[Begin]

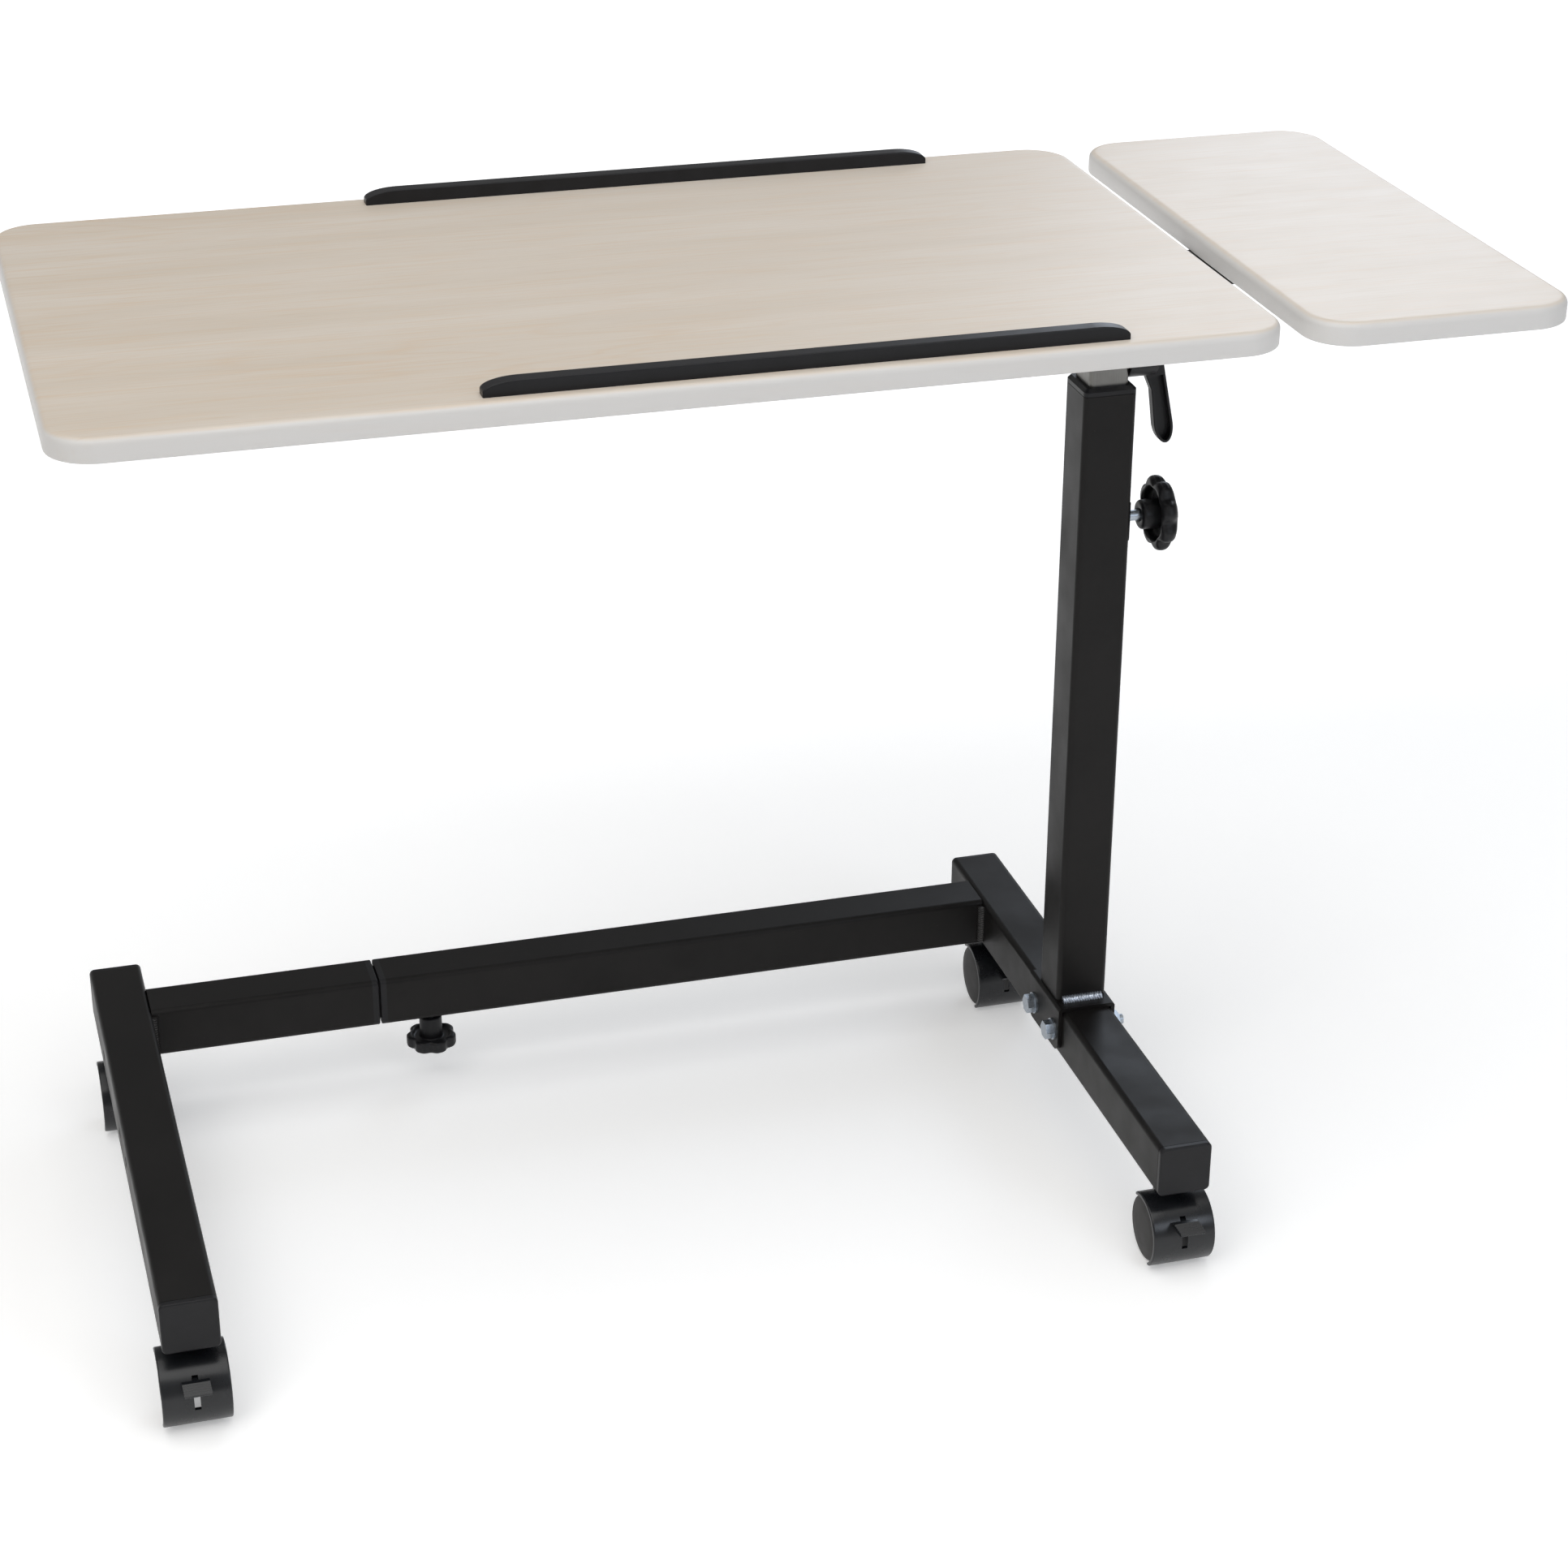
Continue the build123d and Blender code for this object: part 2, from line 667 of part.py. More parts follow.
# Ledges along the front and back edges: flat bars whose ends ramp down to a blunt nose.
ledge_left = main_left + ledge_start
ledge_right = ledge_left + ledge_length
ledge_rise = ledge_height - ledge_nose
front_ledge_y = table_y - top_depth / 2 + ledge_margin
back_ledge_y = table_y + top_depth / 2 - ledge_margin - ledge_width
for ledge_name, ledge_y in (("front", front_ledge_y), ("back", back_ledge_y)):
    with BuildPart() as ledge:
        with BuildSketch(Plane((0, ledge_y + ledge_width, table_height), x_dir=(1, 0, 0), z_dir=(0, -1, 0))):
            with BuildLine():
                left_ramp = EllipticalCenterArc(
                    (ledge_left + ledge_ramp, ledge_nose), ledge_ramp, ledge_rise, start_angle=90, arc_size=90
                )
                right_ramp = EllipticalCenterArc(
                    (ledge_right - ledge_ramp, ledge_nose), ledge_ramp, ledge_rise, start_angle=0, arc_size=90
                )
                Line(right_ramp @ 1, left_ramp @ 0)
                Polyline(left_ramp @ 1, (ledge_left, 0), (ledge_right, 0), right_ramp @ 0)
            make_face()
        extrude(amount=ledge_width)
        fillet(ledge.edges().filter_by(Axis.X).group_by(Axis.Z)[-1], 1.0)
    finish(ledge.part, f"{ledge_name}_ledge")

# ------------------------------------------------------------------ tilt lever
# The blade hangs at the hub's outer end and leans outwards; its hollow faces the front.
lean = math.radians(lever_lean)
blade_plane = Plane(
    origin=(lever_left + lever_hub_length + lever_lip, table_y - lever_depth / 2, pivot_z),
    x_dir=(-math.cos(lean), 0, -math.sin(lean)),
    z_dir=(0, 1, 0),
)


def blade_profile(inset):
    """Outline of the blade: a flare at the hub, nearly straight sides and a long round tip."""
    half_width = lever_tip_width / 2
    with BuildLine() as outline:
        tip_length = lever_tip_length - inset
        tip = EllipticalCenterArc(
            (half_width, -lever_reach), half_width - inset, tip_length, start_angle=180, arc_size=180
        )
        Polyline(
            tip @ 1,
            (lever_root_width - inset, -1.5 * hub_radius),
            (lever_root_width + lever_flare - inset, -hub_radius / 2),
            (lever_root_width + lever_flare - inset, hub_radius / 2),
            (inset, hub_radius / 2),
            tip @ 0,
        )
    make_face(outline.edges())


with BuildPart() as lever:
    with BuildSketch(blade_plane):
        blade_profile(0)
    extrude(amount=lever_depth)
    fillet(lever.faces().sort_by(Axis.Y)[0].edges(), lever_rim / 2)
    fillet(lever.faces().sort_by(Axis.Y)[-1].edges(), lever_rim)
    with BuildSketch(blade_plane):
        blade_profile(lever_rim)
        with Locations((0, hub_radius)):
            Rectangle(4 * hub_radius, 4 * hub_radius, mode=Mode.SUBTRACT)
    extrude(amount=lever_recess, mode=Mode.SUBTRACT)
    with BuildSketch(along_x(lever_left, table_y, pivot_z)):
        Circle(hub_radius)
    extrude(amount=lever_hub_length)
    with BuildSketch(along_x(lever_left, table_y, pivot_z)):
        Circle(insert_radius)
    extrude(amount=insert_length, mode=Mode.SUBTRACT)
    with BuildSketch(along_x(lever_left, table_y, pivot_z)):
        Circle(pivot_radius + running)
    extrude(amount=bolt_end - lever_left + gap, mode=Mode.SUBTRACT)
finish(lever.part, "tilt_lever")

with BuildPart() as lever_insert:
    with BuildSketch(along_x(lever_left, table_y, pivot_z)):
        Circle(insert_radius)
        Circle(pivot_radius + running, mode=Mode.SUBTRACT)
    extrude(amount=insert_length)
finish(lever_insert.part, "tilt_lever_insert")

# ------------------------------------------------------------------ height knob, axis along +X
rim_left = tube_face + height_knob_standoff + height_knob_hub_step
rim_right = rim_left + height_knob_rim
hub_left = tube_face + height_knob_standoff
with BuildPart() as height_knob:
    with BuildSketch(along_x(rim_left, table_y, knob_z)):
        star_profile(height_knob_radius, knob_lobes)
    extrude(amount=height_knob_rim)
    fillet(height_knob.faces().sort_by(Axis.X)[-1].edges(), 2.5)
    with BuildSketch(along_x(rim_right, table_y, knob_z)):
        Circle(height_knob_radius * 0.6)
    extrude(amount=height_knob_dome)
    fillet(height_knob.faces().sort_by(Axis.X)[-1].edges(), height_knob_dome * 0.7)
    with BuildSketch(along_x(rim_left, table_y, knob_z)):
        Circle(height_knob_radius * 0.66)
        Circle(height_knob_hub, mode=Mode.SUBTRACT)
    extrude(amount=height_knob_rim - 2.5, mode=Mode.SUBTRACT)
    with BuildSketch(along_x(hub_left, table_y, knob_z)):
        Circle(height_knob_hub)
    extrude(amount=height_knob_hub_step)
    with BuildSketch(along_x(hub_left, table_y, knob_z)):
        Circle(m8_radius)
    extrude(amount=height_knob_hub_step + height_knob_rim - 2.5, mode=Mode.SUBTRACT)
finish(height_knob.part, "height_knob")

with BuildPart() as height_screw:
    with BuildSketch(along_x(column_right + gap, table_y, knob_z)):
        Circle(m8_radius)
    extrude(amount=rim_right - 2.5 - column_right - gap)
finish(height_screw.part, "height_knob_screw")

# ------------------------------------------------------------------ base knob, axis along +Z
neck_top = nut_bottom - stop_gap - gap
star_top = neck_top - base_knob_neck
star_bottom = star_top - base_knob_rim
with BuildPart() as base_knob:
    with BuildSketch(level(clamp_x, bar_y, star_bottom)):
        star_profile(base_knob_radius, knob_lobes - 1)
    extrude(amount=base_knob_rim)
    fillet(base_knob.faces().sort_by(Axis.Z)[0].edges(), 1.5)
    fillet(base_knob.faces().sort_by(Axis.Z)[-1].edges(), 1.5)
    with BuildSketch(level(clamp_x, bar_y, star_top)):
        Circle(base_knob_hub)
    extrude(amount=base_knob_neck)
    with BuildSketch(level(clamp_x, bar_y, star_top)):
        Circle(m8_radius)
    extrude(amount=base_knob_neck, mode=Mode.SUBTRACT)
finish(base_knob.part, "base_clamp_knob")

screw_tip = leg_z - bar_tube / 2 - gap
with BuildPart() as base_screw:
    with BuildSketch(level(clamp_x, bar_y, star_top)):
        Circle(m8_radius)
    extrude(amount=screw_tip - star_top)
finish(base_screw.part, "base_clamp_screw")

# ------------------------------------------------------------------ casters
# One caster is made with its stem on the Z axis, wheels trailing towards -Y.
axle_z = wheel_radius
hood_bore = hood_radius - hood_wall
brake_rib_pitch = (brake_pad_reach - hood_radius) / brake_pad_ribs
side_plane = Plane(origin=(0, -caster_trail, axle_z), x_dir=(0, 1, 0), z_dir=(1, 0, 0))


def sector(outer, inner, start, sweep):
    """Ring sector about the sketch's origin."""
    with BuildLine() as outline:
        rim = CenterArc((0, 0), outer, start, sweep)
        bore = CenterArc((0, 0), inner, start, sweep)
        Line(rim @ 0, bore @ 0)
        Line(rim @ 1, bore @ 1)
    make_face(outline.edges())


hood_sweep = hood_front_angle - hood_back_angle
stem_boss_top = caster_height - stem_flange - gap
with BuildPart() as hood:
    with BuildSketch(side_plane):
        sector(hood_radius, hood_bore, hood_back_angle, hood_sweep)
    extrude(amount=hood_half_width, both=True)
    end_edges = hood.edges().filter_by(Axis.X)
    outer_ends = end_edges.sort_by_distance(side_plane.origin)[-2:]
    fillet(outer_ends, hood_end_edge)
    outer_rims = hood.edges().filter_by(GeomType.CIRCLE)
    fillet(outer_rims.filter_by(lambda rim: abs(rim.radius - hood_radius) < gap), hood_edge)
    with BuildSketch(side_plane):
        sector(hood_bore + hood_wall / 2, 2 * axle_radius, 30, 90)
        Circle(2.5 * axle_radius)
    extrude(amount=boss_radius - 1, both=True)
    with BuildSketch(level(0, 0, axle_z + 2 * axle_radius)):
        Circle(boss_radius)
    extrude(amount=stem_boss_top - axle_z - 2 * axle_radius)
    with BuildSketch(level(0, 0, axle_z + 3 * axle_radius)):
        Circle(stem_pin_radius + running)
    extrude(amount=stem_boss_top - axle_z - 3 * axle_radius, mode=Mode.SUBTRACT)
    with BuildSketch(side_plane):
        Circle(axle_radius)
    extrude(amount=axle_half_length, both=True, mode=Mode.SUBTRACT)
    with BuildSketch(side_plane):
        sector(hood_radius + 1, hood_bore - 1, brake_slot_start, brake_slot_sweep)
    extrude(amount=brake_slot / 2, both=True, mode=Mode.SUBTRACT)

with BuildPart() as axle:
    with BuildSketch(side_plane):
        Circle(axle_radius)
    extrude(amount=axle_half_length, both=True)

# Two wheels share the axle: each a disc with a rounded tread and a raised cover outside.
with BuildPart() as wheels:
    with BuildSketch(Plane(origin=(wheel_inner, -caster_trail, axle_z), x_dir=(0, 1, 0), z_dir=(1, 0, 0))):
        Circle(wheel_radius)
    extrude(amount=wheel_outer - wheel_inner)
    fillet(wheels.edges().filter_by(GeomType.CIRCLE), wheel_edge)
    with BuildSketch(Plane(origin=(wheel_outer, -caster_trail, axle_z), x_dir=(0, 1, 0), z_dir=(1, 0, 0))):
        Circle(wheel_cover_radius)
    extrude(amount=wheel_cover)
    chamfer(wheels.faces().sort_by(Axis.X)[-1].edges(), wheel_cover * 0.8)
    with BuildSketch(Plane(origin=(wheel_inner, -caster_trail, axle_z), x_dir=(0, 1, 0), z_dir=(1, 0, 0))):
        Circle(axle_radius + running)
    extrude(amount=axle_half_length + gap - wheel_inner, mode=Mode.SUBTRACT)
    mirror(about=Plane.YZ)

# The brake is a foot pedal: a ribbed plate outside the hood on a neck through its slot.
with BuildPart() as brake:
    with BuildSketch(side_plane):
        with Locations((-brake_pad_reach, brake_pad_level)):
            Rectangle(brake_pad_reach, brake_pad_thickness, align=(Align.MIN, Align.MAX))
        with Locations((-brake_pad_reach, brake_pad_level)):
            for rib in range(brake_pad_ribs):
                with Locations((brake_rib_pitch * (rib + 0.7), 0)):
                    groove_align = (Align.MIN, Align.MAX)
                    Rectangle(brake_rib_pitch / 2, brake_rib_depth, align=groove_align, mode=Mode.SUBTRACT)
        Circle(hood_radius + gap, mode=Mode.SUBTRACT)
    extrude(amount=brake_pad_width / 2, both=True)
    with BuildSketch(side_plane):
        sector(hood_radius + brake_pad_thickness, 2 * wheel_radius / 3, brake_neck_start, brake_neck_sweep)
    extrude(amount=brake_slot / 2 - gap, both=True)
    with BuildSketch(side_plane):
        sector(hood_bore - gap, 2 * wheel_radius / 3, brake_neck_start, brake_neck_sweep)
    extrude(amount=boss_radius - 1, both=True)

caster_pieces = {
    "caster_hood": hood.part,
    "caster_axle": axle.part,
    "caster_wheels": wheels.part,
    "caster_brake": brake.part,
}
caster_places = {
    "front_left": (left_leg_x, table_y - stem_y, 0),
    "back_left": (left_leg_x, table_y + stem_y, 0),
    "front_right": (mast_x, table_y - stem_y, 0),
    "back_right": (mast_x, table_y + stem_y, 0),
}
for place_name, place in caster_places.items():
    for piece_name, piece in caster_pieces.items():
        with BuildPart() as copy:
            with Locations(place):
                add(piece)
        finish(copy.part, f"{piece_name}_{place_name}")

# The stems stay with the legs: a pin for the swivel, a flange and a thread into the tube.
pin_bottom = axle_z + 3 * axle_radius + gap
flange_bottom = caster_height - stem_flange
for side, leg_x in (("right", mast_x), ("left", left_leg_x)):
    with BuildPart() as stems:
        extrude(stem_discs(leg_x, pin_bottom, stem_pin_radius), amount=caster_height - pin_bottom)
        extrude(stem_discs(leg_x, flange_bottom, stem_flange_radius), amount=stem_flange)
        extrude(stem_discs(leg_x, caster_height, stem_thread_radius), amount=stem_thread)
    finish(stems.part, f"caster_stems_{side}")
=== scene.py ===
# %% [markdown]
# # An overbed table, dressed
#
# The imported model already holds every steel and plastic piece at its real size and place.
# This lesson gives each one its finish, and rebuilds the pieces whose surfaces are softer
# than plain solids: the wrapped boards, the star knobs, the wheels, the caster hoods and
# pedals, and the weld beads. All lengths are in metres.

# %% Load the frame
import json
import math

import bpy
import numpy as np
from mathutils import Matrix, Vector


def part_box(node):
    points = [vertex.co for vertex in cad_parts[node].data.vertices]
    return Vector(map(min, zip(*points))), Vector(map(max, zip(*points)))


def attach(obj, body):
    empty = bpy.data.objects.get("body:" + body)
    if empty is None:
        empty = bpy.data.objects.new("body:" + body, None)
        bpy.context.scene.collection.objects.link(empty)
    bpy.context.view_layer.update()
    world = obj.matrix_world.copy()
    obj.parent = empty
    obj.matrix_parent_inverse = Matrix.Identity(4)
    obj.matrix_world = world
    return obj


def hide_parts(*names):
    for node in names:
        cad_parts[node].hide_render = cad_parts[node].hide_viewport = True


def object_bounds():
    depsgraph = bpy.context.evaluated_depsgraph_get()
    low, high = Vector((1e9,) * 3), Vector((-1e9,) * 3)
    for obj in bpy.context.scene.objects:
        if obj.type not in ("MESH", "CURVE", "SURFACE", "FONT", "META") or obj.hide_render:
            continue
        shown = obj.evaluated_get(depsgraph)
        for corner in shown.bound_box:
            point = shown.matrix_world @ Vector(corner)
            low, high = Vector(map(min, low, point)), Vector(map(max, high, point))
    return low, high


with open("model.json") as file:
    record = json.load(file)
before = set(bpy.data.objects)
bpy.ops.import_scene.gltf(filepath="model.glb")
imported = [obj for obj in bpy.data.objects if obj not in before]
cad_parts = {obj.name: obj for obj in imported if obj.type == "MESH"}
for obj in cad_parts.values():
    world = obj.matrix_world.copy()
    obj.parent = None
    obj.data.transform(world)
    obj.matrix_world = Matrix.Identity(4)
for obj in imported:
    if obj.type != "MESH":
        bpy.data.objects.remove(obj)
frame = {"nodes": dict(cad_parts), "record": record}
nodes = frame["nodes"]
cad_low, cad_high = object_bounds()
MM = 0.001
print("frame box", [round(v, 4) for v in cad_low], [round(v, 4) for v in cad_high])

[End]

- Short exercise
Collect each line above holding the string "imported".

- Solution to the exercise
# The imported model already holds every steel and plastic piece at its real size and place.
imported = [obj for obj in bpy.data.objects if obj not in before]
cad_parts = {obj.name: obj for obj in imported if obj.type == "MESH"}
for obj in imported:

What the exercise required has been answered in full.